Digital Badges For Learning in the Classroom and Beyond


6.20.12 | A pair of stories by Education Week reporter Katie Ash provides a big-picture overview of the pros and cons of digital badges and a close-up look at how badges are being used in a graduate course. 


Alex Halavais, who teaches a master’s program on interactive communications at Quinnipiac University, began implementing digital badges in place of a traditional grading scale last spring. The new system enables him—and his students’ prospective employers—to better gauge the specific skills his students master. 

“It’s an index of your learning biography,” Halavais told Education Week. “It allows you to stitch together your [educational career] in interesting ways.”

In addition to substituting a certain number of badges for letter grades, Halavais also introduces a collaborative element. One of his students, Mark Rossi, explained to Education Week how it worked:

The badge system Halavais created relied on a peer-review process in which certain students who had achieved a certain level of badge could approve other students’ badges, says Rossi. All badges were sent to Halavais for final review.

“I’m pretty much an independent worker, so [this system] caused me to reach out, which was a little uncomfortable at first, but it was great once you broke the ice,” says Rossi. “Everybody really enjoyed the interaction of reviewing and being reviewed.”

And because the class was online, the setup helped spur collaboration and interactivity with his peers, creating a sense of community in lieu of a face-to-face classroom.

Another one of Halavais’ students said he liked being graded via badges because it allowed him to learn at his own speed, on his own schedule. But he raised questions about whether it would work for younger, less motivated students. 

Those concerns are not uncommon. Some skeptics see badges as another example of too many “treats” in exchange for learning. Henry Jenkins, the provost’s professor of communication, journalism and cinematic arts at the University of Southern California, Los Angeles, views the badges system as another step toward the “gamification” of education.

“[Gamification] is a system which does not trust the power of intrinsic motivation and feels the need to add a layer of extrinsic motivation,” Jenkins told Education Week. “Some forms of gamification rely so heavily on points schemes that there is far less effort to make the activities meaningful in and of themselves.”

Skeptics of the badge system refer to research showing that giving out rewards for tasks students would do anyway for their own personal benefit reduces their overall motivation.

Advocates, however, see the badges initiative as creating new opportunities to assign real-world value to students’ interests and skills, and to acknowledge that these skills are important regardless of their origin.

We want as much as possible to create multiple entry points for learning and multiple pathways for career and academic success.

– Connie Yowell, The MacArthur Foundation

“Kids are learning in their peer group. They’re learning online. They’re learning in interest groups and after-school programs,” said the MacArthur Foundation’s Connie Yowell. “One of the things that is abundantly clear to us is that learning is incredibly fragmented, and there’s nobody that’s helping the learning that’s happening across those connections.”
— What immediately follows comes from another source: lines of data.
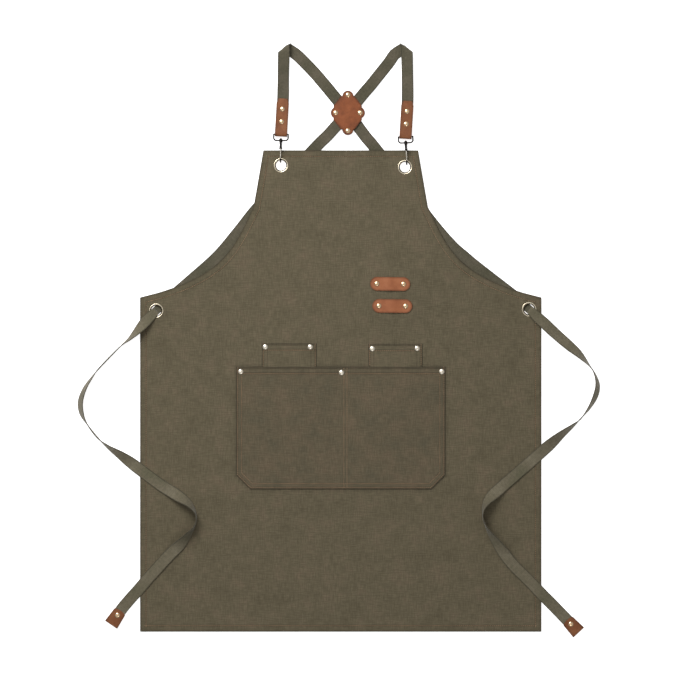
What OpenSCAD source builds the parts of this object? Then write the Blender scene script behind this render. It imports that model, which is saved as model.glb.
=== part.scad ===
// Cross-back bib apron, laid flat on its back. X runs across it, Y up towards the straps, Z off the floor.
// Every size is in millimetres, and z = 0 is the surface that it lies on.

/* [Canvas] */
// Half the width of the skirt
skirt_half = 341; // [335:1:345]
// Half the width of the bib at its top edge
bib_half = 131.5; // [128:0.5:134]
// Bib's top edge
bib_top = 318; // [316:1:320]
// Skirt's bottom edge
hem_bottom = -500; // [-510:1:-495]
// Thickness of one layer of canvas
cloth_t = 1; // [0.8:0.1:1.1]
// Width of the turned hem
hem_w = 12; // [10:1:12]
// Height of the bib's underside where it lies over the straps and hooks
bib_z = 4.3; // [4.2:0.1:4.6]

/* [Pockets] */
// Half the width of the main pocket
pocket_half = 178; // [174:1:182]
// Main pocket's top edge
pocket_top = -50; // [-54:1:-48]
// Main pocket's bottom edge
pocket_bottom = -258; // [-270:1:-250]
// Cut across the main pocket's lower corners
pocket_corner = 24; // [16:1:30]
// Height of a tool pocket
tool_h = 142; // [130:1:160]

/* [Webbing] */
// Width of the webbing
web_w = 20; // [19:0.5:20]
// Thickness of the webbing
web_t = 1.6; // [1.2:0.1:1.6]

/* [Leather] */
// Thickness of the strap tabs and tie ends
leather_t = 1.4; // [1.2:0.1:1.4]
// Length of a strap tab above the loop's bar
tab_len = 61; // [58:1:64]
// Width of a strap tab
tab_w = 21; // [20.5:0.5:21.5]
// Length of a tool loop on the bib
tool_loop_len = 68; // [64:1:72]
// Width of a tool loop on the bib
tool_loop_w = 23.5; // [22:0.5:25]

/* [Metal] */
// Inner radius of an eyelet
eyelet_r = 8.75; // [8.7:0.05:9]
// Outer radius of an eyelet
eyelet_rim_r = 12.25; // [12:0.05:12.5]
// Radius of a rivet cap
cap_r = 4.4; // [4:0.1:4.6]
// Wire radius of the loops and hooks
wire_r = 1.2; // [1.1:0.05:1.2]
// Outside width of a hook loop
loop_w = 27; // [26:0.5:28]
// Height of the hooks' long axis
hook_z = 6.4; // [6.4:0.1:6.6]

/* [Hidden] */
$fn = 48;

canvas_colour = "#615A46";
webbing_colour = "#62614D";
leather_colour = "#9A5A3A";
brass_colour = "#D8C49A";
nickel_colour = "#3A3836";

// Levels, counted from the floor
skirt_z = cloth_t;
skirt_top = skirt_z + cloth_t;
bib_face = bib_z + cloth_t;
ramp_low_y = -8;
ramp_high_y = 25;
rim_t = 0.6;

// Places on the cloth
top_eyelets = [[-101.4, 292.4], [109.1, 289.5]];
side_eyelets = [[-313.4, 45.6], [320, 47.9]];
main_rivets = [[-170, -58], [1.3, -59.7], [171.8, -58]];
tool_rivets = [[-128.3, -16], [-51.9, -16], [53.6, -19], [130, -18.5]];
tool_loops = [[84, 91, -0.8], [87.5, 53.5, -0.8]];
tool_loop_rivet_x = 22.7;
patch_at = [11.8, 381.7];
patch_rivet_at = [[-20.4, 0], [21.4, 0], [0.5, 30.5], [0.5, -30.6]];
rivet_hole_r = 1.6;
post_r = 1.55;
cap_h = 1.6;
back_h = 0.8;

// Hooks: the loop's bar on each side, and how far the hardware leans in plan
bars = [[-101.5, 345], [110, 341]];
bar_turn = [-1, 2.5];
tab_turn = [-3.2, -3.4];
loop_len = 10.5;
loop_corner_r = 4.6;
boss_r = 2.9;
boss_len = 3.8;
pin_r = 1.5;
pin_gap = 0.08;
limb_r = 5.2;
nose_y = -42.1;
heel_y = -24.8;
hub_y = -23.8;
hub_r = 1.7;
gate_pin_r = 0.8;
cheek_x = 2.2;
gate_x = 1.05;
gate_gap = 0.2;

// Rivets of the leather tabs and of the tie ends, measured along the piece
tab_rivet_y = [21.6, 43];
tie_end_at = [[-374, -464, -124], [384.6, -480, -47]];
tie_end_len = 29;
tie_end_w = [22, 25];
tie_end_z = 3;
tie_rivet_s = 9.5;

// Routes of the webbing: x, y, z, roll and share of the full width at each point. The first and last
// points only set the direction there. Positive roll lifts the right-hand edge, seen along the route.
left_strap_route = [
    [-101, 352, 6.4, 0, 1], [-100.6, 358, 6.4, 0, 1], [-98.4, 398, 6.4, 0, 1], [-97.9, 409, 6.4, 0, 1],
    [-97.7, 418, 6.7, -4, 1], [-97.5, 434, 8.2, -16, 1], [-97.2, 455, 10, -16, 1],
    [-96.8, 475, 12, -8, 1], [-96.6, 487, 12.95, 0, 1],
    [-96.4, 491.8, 11.2, 21, 1], [-95.2, 494.2, 6.95, 90, 1], [-92.7, 493.4, 2.7, 159, 1],
    [-89.2, 490.3, 0.95, 180, 1], [-75.5, 481, 0.95, 180, 1], [-60.5, 466.5, 0.95, 180, 1],
    [-42.9, 448, 1, 180, 1], [-25.9, 428, 2.2, 180, 1], [-14, 413.5, 2.85, 180, 1],
    [11.8, 382, 2.85, 180, 1], [33, 353.5, 2.85, 180, 1], [44, 339, 2.1, 180, 1],
    [58, 322.5, 1.1, 180, 1], [100, 268, 0.95, 180, 1], [151.7, 200, 0.95, 180, 1],
    [187.4, 159, 0.95, 180, 1], [235, 118.2, 0.95, 180, 1], [300, 66, 0.95, 180, 1],
    [309.6, 57, 0.95, 180, 1], [314, 53.3, 1.2, 180, 0.85], [317.1, 50.6, 2.3, 180, 0.72],
    [320, 47.9, 4.8, 180, 0.7], [322.9, 45.1, 7.4, 180, 0.72]];
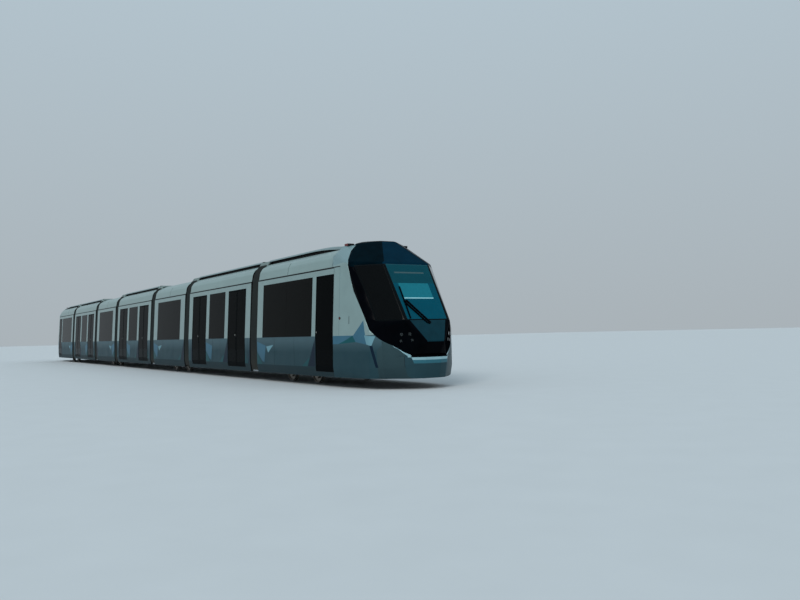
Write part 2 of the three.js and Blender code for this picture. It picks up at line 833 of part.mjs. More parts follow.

This year’s fourth annual Digital Media and Learning Competition, organized by HASTAC and Mozilla with support from MacArthur, focused on badges for lifelong learning, with both student and teacher entries. Mozilla has developed the Open Badge Infrastructure – an open-source system that functions as a technical platform for developing and sharing badges. It includes a “digital backpack” for storing, managing and displaying badges.

The badges system also enables students of all ages to receive a kind of quantifiable acknowledgement for their achievements outside of school, which allows for new learning opportunities. According to Yowell, badges encourage students to make stronger connections between the multiple, diverse places where learning takes place.

“With badges, you can actually scaffold out a pathway of what is next,” Yowell says. “We want as much as possible to create multiple entry points for learning and multiple pathways for career and academic success.”